# Thread: Image of difference of sets

1. ## Image of difference of sets

Hey,

I want to show that $\displaystyle f(A\backslash B) \subset f(A) \backslash f(B)$

I have done the following:

Assume that $\displaystyle y \in f(A\backslash B)$.
This means that $\displaystyle \exists x\in A\backslash B: f(x)=y$ (by definition).
This means that $\displaystyle x\in A \land x\notin B$.
This means that $\displaystyle f(x) \in f(A) \land f(x) \notin B$.
This means that $\displaystyle f(x) \in f(A) \backslash f(B)$

Therefore $\displaystyle f(A\backslash B) \subset f(A) \backslash f(B)$.

Is the above correct?

2. ## Re: Image of difference of sets

Originally Posted by detalosi
Hey,

I want to show that $\displaystyle f(A\backslash B) \subset f(A) \backslash f(B)$

I have done the following:

Assume that $\displaystyle y \in f(A\backslash B)$.
This means that $\displaystyle \exists x\in A\backslash B: f(x)=y$ (by definition).
This means that $\displaystyle x\in A \land x\notin B$.
This means that $\displaystyle f(x) \in f(A) \land f(x) \notin B$.
This means that $\displaystyle f(x) \in f(A) \backslash f(B)$

Therefore $\displaystyle f(A\backslash B) \subset f(A) \backslash f(B)$.

Is the above correct?
Yes it is completely correct.
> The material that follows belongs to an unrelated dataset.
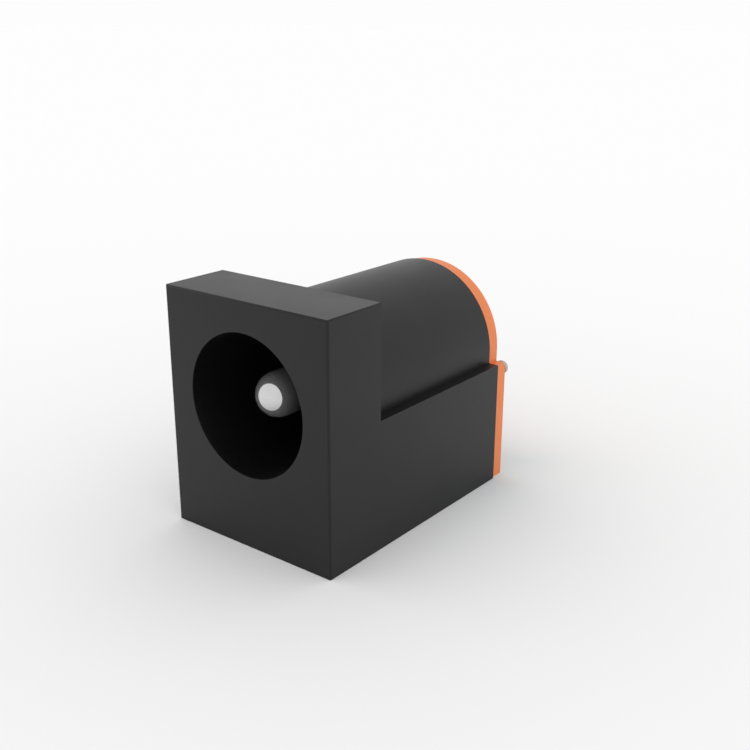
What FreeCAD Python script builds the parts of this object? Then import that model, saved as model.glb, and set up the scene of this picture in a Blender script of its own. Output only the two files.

Good work.

One comment: I would have preferred using \subseteq $\subseteq$

3. ## Re: Image of difference of sets

The statement is not true for arbitrary functions. For example, let A be the set of positive reals, B the set of negative reals and f the squaring function. Your conclusion says $A\subseteq\emptyset$ ??

One hypothesis to make the statement true is that f is one to one. in the 4th line of your proof, you need some reason why $f(x)\not\in f(B)$ is true; I hope you understand why f one to one guarantees this to be true.